There may be many reasons for the appeal of the outside-the-box metaphor, but several seem to be rooted in mythologies. The most obvious of these is the story of Pandora’s Box. As with its biblical counterpart, there’s a prohibition (don’t open the box; don’t eat the fruit), there’s a violation of the rule (the lid comes up, the fruit tastes sweet), and as with its biblical counterpart, what gets released into the world is an ambivalent knowledge – the knowledge of good and evil. (It’s noteworthy that the Greek root of the name Pandora is “all” + “gift”.) Sometimes these two tales are read as origin myths to account for the presence of evil in the world (primitive attempts at theodicy), but that misses the point: it is in our nature to know things, but the knowledge we gain often comes at a cost. On this account, there’s something sexy about thinking outside the box. It’s what bad boys do; it involves flouting the rules. So it turns out that thinking outside the box is really just another strategy to get laid.

America

The second myth also seems to have, as its primary purpose, the goal of getting laid – this is the myth of America. In fact, this mythos may have its intellectual roots in the Reformation, but its consequences bear their juiciest fruits in all that is secular America – it is the myth that couples a revolutionary spirit with rugged individualism. America (the myth, not the country) is the conviction that we each have the natural right to a self-actualizing experience (life, liberty, and the pursuit of happiness) even if, collectively, we end up consuming more resources than the planet can provide as we scurry around being all we can be. It is the myth of the Marlborough Man (hack, hack, cough, gag); it is the myth of the self-reliant Thoreau philosophizing in his vegetable patch; and most recently it is the myth of the maverick John McCain (huh?). We might say, then, that one way to think outside the box is to apply good old American know-how (à la Ben Franklin, Tom Edison, and Angus MacGyver).

Genius

The third myth that lies surreptitiously beneath the appeal of the outside-the-box metaphor is the myth of genius. We have a long tradition of locating the source of good ideas and acute intuitions in a quasi-supernatural realm. The word, genius, is associated with those little demi-deities who sit on your shoulder and whisper things in your ear. Poets have always had Muses. And some have romanticized mental illness by suggesting that true genius is inaccessible to all but the mad – that madness is the price for rare insight (or vice versa depending on which is more onerous) – that madness opens the doors of perception to the infinite.
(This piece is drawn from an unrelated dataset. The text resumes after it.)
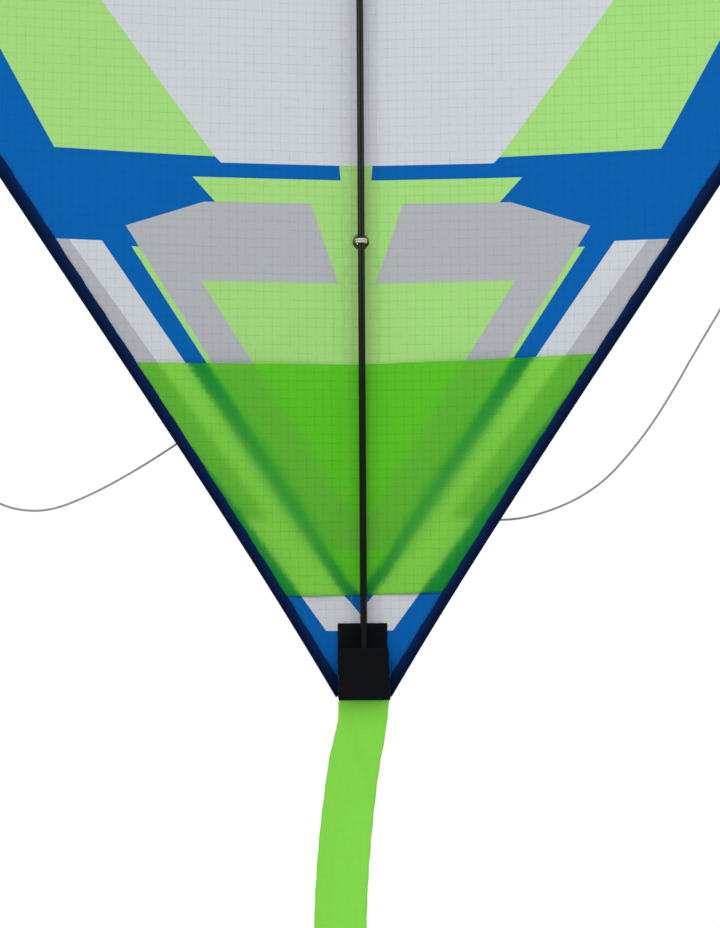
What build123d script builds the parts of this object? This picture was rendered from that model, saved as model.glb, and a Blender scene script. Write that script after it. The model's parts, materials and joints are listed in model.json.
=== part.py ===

What is common to the different accounts of the genius myth is dissociation: you can’t think outside the box without the help of something that is already outside the box. It might be a hidden piece of the psyche, or a deity, a hallucinogenic drug, or a messed-up brain chemistry. Whatever the cause – or so the myth goes – everybody benefits, so it’s best to put up with the eccentric behaviours of your local genius who is, after all, powerless to do anything about the outside forces acting on her.

Except nowadays everybody’s mind is crackling with fresh knowledge, everybody’s a maverick with a daring new idea, everybody’s exploding with nuclear inspiration like nothing the world’s seen before. Now everybody’s zigging and zagging outside their boxes like ants outside the hill, and just like the ants, it’s hard to tell if anyone’s getting anywhere.

If every path we took were fresh, I’m afraid we’d exhaust ourselves breaking new ground, or we’d feel perpetually disoriented. If we were always being struck with the brilliance of the noonday sun, then soon we’d find ourselves walking through a burnt out wasteland.

There’s nothing wrong with thinking outside the box, but if that’s all we ever did, then we’d only ever be doing half of what it takes to have a complete thought. The problem with the outside-the-box metaphor is that it appeals to assumptions (myths) that ignore the social nature of thinking. Even thinking in solitude is a social act.

The recent rise of online collaborative tools like wikis and content management systems illustrate in a structured way what human beings have already been doing well since the first cave dweller grunted and his companion understood exactly what he meant. Language is the ultimate wiki. Not one of us has ever had a thought, whether inside or outside the box, without using this gift of language bequeathed to us and nurtured for us by our tribe. Apart from language, our assumptions, stories, and world views have all likewise been bequeathed to us by our tribe. Most of these bequests are foisted on us long before we are at an age to examine them critically, but there they are, imprinted on us whether we want them or not. We’re already in the box before we know what a box is, and yet we’d never be able to climb outside of it without first gathering up all the things we’ve found inside of it.

This explains why I am inclined to tweak the metaphor. I don’t want to think outside the box. I want to think with the box. I need the box, because it holds the only tools I have to do my work outside the box. For me, the best thinking happens when I think inside the box and outside the box simultaneously.